A morte dos fiscais e do motorista foi um instrumento importante para acelerar a tramitação em 2004. Mas se isso passa mais uma vez para o esquecimento, nós corremos o risco de não ter esse tema aprovado.

ABr: Se a aprovação não acontecer neste ano, quais as perspectivas em vista das eleições em 2006?

Tarcísio Zimmermann: O presidente Lula tem um compromisso de erradicar o trabalho escravo até o fim do seu primeiro governo, no final de 2006, e eu não tenho dúvida que sem a aprovação desse dispositivo, o governo não tem instrumentos para erradicar o trabalho escravo. Por isso, que eu acredito muito. Aliando a pressão da sociedade, a pressão internacional e fazendo o debate na sociedade brasileira nós teremos condições de aprová-lo. É isso que nós precisamos fazer, do contrário nós não teremos duas coisas: não teremos aprovado a PEC e não teremos erradicado o trabalho escravo até o final do governo Lula.

ABr: Como o senhor enxerga a ligação entre o agronegócio e o trabalho escravo?

Tarcísio Zimmermann: Esse é um dos temas que nós devemos esclarecer na sociedade brasileira. O Brasil tem mais de 1 milhão de imóveis rurais e o número de propriedades em que é constatado o trabalho escravo nesses últimos anos 10 anos de trabalho feito pelo governo na luta contra o trabalho escravo não chegou a 250.

Então, na verdade é uma fração muito minoritária dos produtores rurais que utiliza o trabalho escravo e que são os criminosos. O que de fato me assusta é ver que setores do agronegócio legítimo estejam de alguma forma acobertando os criminosos do agronegócio. Isso é que é assustador. Nós precisamos, inclusive, ganhar o agronegócio legítimo e fazer com que o agronegócio entenda que para o agro negócio brasileiro não interessa a chaga do trabalho escravo.

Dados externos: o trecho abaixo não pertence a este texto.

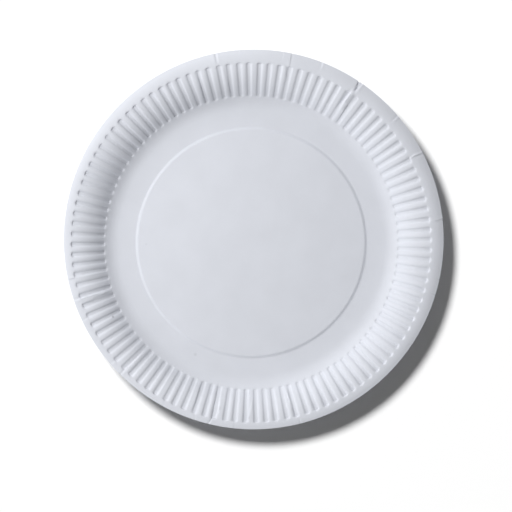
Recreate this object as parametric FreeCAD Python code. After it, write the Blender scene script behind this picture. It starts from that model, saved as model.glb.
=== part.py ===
# A round paper plate, pressed from one sheet of white board, with the eating side up.
#
# The middle is a low crowned panel. A narrow step leads down from it to a flat foot ring, which the
# plate rests on. The sheet then turns up through a knee and bends back over a shoulder to the flat
# crest of the rim. Radial flutes are pressed into this slope, and they end on the crest. Outside the
# crest a smooth lip rolls down to the cut edge. The blank lay a little off centre in the die, so the
# lip is wider on one side.
#
# Sizes are in millimetres and angles in degrees. +Z is up, and z = 0 is the underside of the foot.
# The origin is below the centre of the cut edge.

import FreeCAD, Part
import math
import os

# the sheet, its cut edge, and where the blank's centre lay in the die
plate_diameter = 230.0
sheet_thickness = 0.4
blank_offset_x = 1.5
blank_offset_y = 2.0

# the rim, from the cut edge inwards
lip_width = 5.1
lip_radius = 10.0
shoulder_radius = 21.8
slope_angle = 52.0
knee_radius = 14.6

# the middle, from the knee inwards
foot_width = 9.0
step_width = 0.9
step_height = 0.5
crown_height = 2.2

# the flutes, each with a pointed inner end and a blunt outer end
flute_count = 108
flute_length = 21.7
flute_depth = 1.2
flute_end_length = 1.5
flute_end_margin = 0.4
flute_mouth_share = 0.82
flute_flank_width = 1.4
flute_tip_width = 2.5
flute_phase = 0.9

# the number of sides that the panel is drawn with, and of bends in each curve of the section
panel_sides = 72
crown_bends = 2
knee_bends = 2
shoulder_bends = 3
lip_bend_share = 0.45

# what follows from the sizes above
plate_radius = plate_diameter / 2
blank_offset = math.hypot(blank_offset_x, blank_offset_y)
slope = math.radians(slope_angle)
pitch = 360 / flute_count
mouth_angle = math.radians(flute_mouth_share * pitch / 2)
flank_angle = math.atan(flute_depth / flute_flank_width)

lip_root_radius = plate_radius - lip_width
flute_outer_radius = lip_root_radius - flute_end_margin
crest_radius = flute_outer_radius - flute_end_length
flute_inner_radius = flute_outer_radius - flute_length
slope_radius = crest_radius - shoulder_radius * math.sin(slope)
knee_foot_radius = slope_radius - knee_radius * math.sin(slope)
panel_radius = knee_foot_radius - foot_width - step_width
uncut_radius = plate_radius + blank_offset + sheet_thickness
slope_height = sheet_thickness + knee_radius * (1 - math.cos(slope))
crest_height = slope_height + shoulder_radius * (1 - math.cos(slope))

origin = FreeCAD.Vector(0, 0, 0)
up = FreeCAD.Vector(0, 0, 1)


def arc_drop(radius, run):
    """How far an arc that starts level has dropped after a level run."""
    return radius - math.sqrt(radius**2 - run**2)


def corner(radius):
    """The corner of the plain section at a radius, on the eating side."""
    if radius <= panel_radius:
        height = sheet_thickness + step_height + crown_height * (1 - (radius / panel_radius) ** 2)
    elif radius <= knee_foot_radius:
        height = sheet_thickness
    elif radius <= slope_radius:
        height = sheet_thickness + arc_drop(knee_radius, radius - knee_foot_radius)
    elif radius <= crest_radius:
        height = crest_height - arc_drop(shoulder_radius, crest_radius - radius)
    elif radius <= lip_root_radius:
        height = crest_height
    else:
        height = crest_height - arc_drop(lip_radius, radius - lip_root_radius)
    return FreeCAD.Vector(radius, 0, height)


def bends(first_radius, last_radius, count):
    """The corners of a curve of the section that is pressed in a number of equal bends."""
    step = (last_radius - first_radius) / count
    return [corner(first_radius + step * i) for i in range(count + 1)]


def pushed_in(section, depth):
    """A section moved into the sheet by a depth, with every stretch parallel to where it was."""
    normals = []
    for start, end in zip(section, section[1:]):
        along = (end - start).normalize()
        normals.append(FreeCAD.Vector(along.z, 0, -along.x))
    moved = []
    for point, before, after in zip(section, normals[:1] + normals, normals + normals[-1:]):
        both = before + after
        moved.append(point + both * (2 * depth / both.dot(both)))
    return moved


def turned(point, angle):
    """A point turned about the plate's axis."""
    return FreeCAD.Rotation(up, angle).multVec(point)


def mirrored(point):
    """A point of the first flute, on its other flank."""
    return FreeCAD.Vector(point.x, -point.y, point.z)


def facet(*points):
    return Part.Face(Part.makePolygon([*points, points[0]]))


def across(low, high):
    """The facet between a line beside the first flute and its mirror image on the other flank."""
    return facet(low, high, mirrored(high), mirrored(low))


def across_ridge(low, high):
    """The facet from a line beside the first flute, over the ridge, to the same line beside the next."""
    return facet(low, high, turned(mirrored(high), pitch), turned(mirrored(low), pitch))


def repeated(faces, count):
    """Faces repeated all the way round."""
    return [face.rotated(origin, up, i * 360 / count) for i in range(count) for face in faces]


def round_face(start, end):
    """The face that a straight stretch of the section draws around the axis."""
    return Part.LineSegment(start, end).toShape().revolve(origin, up, 360)


def circle(point):
    return Part.Wire(Part.makeCircle(point.x, FreeCAD.Vector(0, 0, point.z)))


def outline(points, count):
    """The closed outline that some points draw when they are repeated all the way round."""
    every = [turned(point, i * 360 / count) for i in range(count) for point in points]
    return Part.makePolygon([*every, every[0]])


def flat_ring(outer, inner):
    return Part.makeFace([outer, inner], "Part::FaceMakerBullseye")


def middle_faces(middle, knee_foot):
    """The crowned panel and its step, and the foot ring as far as the knee."""
    sector = []
    for low, high in zip(middle, middle[1:]):
        corners = [low, high, turned(high, 360 / panel_sides), turned(low, 360 / panel_sides)]
        sector.append(facet(*corners[: 4 if low.x else 3]))
    foot_ring = flat_ring(outline([knee_foot], flute_count), outline([middle[-1]], panel_sides))
    return [*repeated(sector, panel_sides), foot_ring]


def flute_faces(knee, mouth, floor, tip):
    """One flute, with the knee below it and the ridge beside it."""
    pointed_end = knee[-1]
    sector = [across_ridge(low, high) for low, high in zip(knee, knee[1:])]
    sector.append(across_ridge(pointed_end, mouth[0]))
    sector += [across_ridge(low, high) for low, high in zip(mouth, mouth[1:])]
    sector.append(facet(pointed_end, floor[0], mirrored(floor[0])))
    sector += [across(low, high) for low, high in zip(floor, floor[1:])]
    sector.append(across(floor[-1], tip))
    flank = [facet(pointed_end, mouth[0], floor[0]), facet(mouth[-1], tip, floor[-1])]
    for i in range(shoulder_bends):
        flank.append(facet(mouth[i], mouth[i + 1], floor[i + 1], floor[i]))
    return sector + flank + [face.mirror(origin, FreeCAD.Vector(0, 1, 0)) for face in flank]


def make_side(depth):
    """One side of the sheet: the eating side at depth 0, the underside at the sheet's thickness."""
    middle = [*bends(0, panel_radius, crown_bends), corner(panel_radius + step_width)]
    knee = bends(knee_foot_radius, flute_inner_radius, knee_bends)
    ridge = bends(flute_inner_radius + flute_end_length, crest_radius, shoulder_bends)
    floor = pushed_in(ridge, flute_depth)
    tip = corner(flute_outer_radius)
    lip_radii = (lip_root_radius, lip_root_radius + lip_bend_share * lip_width, uncut_radius)
    lip = [corner(radius) for radius in lip_radii]

    # the corner beyond the axis keeps the middle of the crown on it
    beyond_axis = FreeCAD.Vector(-middle[1].x, 0, middle[1].z)
    plain = pushed_in([beyond_axis, *middle, *knee, *ridge, *lip], depth)
    fluted = pushed_in([beyond_axis, *middle, *knee, *floor, tip, *lip], depth)
    middle_end = 1 + len(middle)
    knee_end = middle_end + len(knee)
    floor_end = knee_end + len(floor)
    middle = fluted[1:middle_end]
    knee = fluted[middle_end:knee_end]
    ridge = plain[knee_end:floor_end]
    floor = fluted[knee_end:floor_end]
    tip = fluted[floor_end]
    lip = fluted[floor_end + 1 :]

    # on the underside the flanks stand further apart by what the sheet's thickness takes up
    spread = depth * math.tan(flank_angle / 2)
    taper = math.tan(mouth_angle)
    mouth = [point + FreeCAD.Vector(0, point.x * taper + spread, 0) for point in ridge]
    floor_spread = spread - flute_flank_width
    floor = [point + FreeCAD.Vector(0, point.x * taper + floor_spread, 0) for point in floor]
    tip = tip + FreeCAD.Vector(0, flute_tip_width / 2 + spread, 0)

    flute_ends = outline([mirrored(mouth[-1]), mirrored(tip), tip, mouth[-1]], flute_count)
    faces = middle_faces(middle, knee[0])
    faces += repeated(flute_faces(knee, mouth, floor, tip), flute_count)
    faces.append(flat_ring(circle(lip[0]), flute_ends))
    faces += [round_face(low, high) for low, high in zip(lip, lip[1:])]
    return faces, lip[-1]


def make_plate():
    """The pressed sheet, cut to the blank's edge and stood over the origin."""
    top, top_edge = make_side(0)
    under, under_edge = make_side(sheet_thickness)
    sheet = Part.makeCompound(top + under + [round_face(top_edge, under_edge)])
    sheet.sewShape(0.001)
    pressed = Part.Solid(sheet.Shells[0])
    pressed.rotate(origin, up, flute_phase)
    blank_foot = FreeCAD.Vector(blank_offset_x, blank_offset_y, 0)
    blank = Part.makeCylinder(plate_radius, 2 * crest_height, blank_foot, up)
    cut = pressed.common(blank)
    cut.translate(-blank_foot)
    return cut.Solids[0]


os.makedirs("parts", exist_ok=True)
plate = make_plate()
plate.exportStep("parts/plate.step")
box = plate.BoundBox
print("plate", "valid" if plate.isValid() else "not valid", round(plate.Volume, 1), "mm3")
print("size", round(box.XLength, 2), round(box.YLength, 2), round(box.ZLength, 2))
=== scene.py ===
"""The looks of a pressed paper plate: its sheet of board, its finish, and the studio round it."""

import logging
import math
import random
from dataclasses import dataclass, field
from enum import Enum

import bpy
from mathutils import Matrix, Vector


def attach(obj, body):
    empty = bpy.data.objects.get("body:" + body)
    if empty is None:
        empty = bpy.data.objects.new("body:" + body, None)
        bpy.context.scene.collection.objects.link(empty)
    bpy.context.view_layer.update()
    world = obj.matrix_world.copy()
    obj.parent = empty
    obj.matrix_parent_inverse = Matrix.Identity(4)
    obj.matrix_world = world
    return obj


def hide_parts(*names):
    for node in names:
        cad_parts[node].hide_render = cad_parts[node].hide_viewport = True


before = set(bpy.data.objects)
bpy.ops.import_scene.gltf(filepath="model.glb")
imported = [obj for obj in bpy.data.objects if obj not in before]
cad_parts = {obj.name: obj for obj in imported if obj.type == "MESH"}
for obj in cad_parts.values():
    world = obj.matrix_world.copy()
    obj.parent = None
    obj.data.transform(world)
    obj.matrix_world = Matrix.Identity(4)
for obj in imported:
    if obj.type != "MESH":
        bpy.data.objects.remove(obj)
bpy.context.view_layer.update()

MM = 0.001
# How many half widths of a fold the step beside it takes to die out.
STEP_FADE = 4.0
WHITE = (1.0, 1.0, 1.0, 1.0)
Colour = tuple[float, float, float]
Waves = tuple[float, float, float, float, float]
log = logging.getLogger("plate")


def eased(share: float) -> float:
    """Turn a share into a soft step.

    Args:
        share: How far along the step is, held to 0 and 1.

    Returns:
        The height of the step there, from 0 to 1, level at both ends.
    """
    share = min(max(share, 0.0), 1.0)
    return share * share * (3 - 2 * share)


def arc_drop(radius: float, run: float) -> float:
    """Work out how far an arc that starts level has dropped.

    Args:
        radius: The arc's radius.
        run: The level distance from its start.

    Returns:
        The drop at that distance.
    """
    return radius - math.sqrt(radius**2 - run**2)


class Fold(Enum):
    """How the board gave way at a crease, going counter-clockwise across it."""

    VALLEY = "down and up again"
    STEP_UP = "up"
    STEP_DOWN = "down"

    def rise(self, place: float) -> float:
        """Find how far the board stands out of the sheet beside the crease.

        Args:
            place: How far to one side, counter-clockwise, as a share of half the fold's width.

        Returns:
            The rise as a share of the fold's depth.
        """
        if self is Fold.VALLEY:
            return -math.exp(-place * place)
        step = math.tanh(place) * math.exp(-abs(place) / STEP_FADE)
        return step if self is Fold.STEP_UP else -step


@dataclass(frozen=True)
class Crease:
    """A line that the board folded along when it was pressed. Lengths are in millimetres.

    Attributes:
        bearing: Angle of the crease's outer end about the plate's centre, in degrees.
        start: How far in from the cut edge it starts.
        reach: How far in from the cut edge it runs.
        lean: How far it drifts sideways on its way in, counter-clockwise.
        depth: How deep the fold is.
        width: Half the width of the fold.
        fold: Which way the board went.
        gather: How far off the board is drawn in towards the fold.
        draw: How sharply it is drawn in, as a power of the distance from the fold.
        run_in: How long the fold takes to open where it starts.
        run_out: How long it takes to close at its inner end, as a share of its length.
    """

    bearing: float
    start: float
    reach: float
    lean: float = 0.0
    depth: float = 0.2
    width: float = 0.28
    fold: Fold = Fold.VALLEY
    gather: float = 1.3
    draw: float = 1.7
    run_in: float = 1.5
    run_out: float = 0.25

    def press(self, x: float, y: float, edge_radius: float) -> tuple[float, float, float]:
        """Press the crease into one point of the sheet.

        Args:
            x: The point's place across, from the plate's centre.
            y: The point's place up the picture, from the plate's centre.
            edge_radius: The radius of the cut edge.

        Returns:
            How far the point moves across, up the picture and out of the sheet.
        """
        radius = math.hypot(x, y)
        inwards = edge_radius - radius
        if not self.start - self.run_in < inwards < self.reach:
            return 0.0, 0.0, 0.0
        turn = math.degrees(math.atan2(y, x)) - self.bearing
        turn = math.radians((turn + 180) % 360 - 180)
        along = (inwards - self.start) / (self.reach - self.start)
        aside = turn * radius - self.lean * along
        if abs(aside) >= self.gather:
            return 0.0, 0.0, 0.0
        opened = eased(1 + (inwards - self.start) / self.run_in)
        strength = eased((1 - along) / self.run_out) * opened
        drawn = math.copysign(self.gather * (abs(aside) / self.gather) ** self.draw, aside)
        shift = strength * (drawn - aside)
        rise = self.depth * strength * self.fold.rise((aside + shift) / self.width)
        return -shift * y / radius, shift * x / radius, rise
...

Interessa que seja respeitado internacionalmente e que não tenhamos nenhuma dúvida sobre os métodos utilizados na produção agrícola, na exploração dos recursos naturais brasileiros. Isso eu tenho discutido com a bancada ruralista. É um erro político que o agro negócio legítimo acoberte o criminoso que é pequeno nesse caso.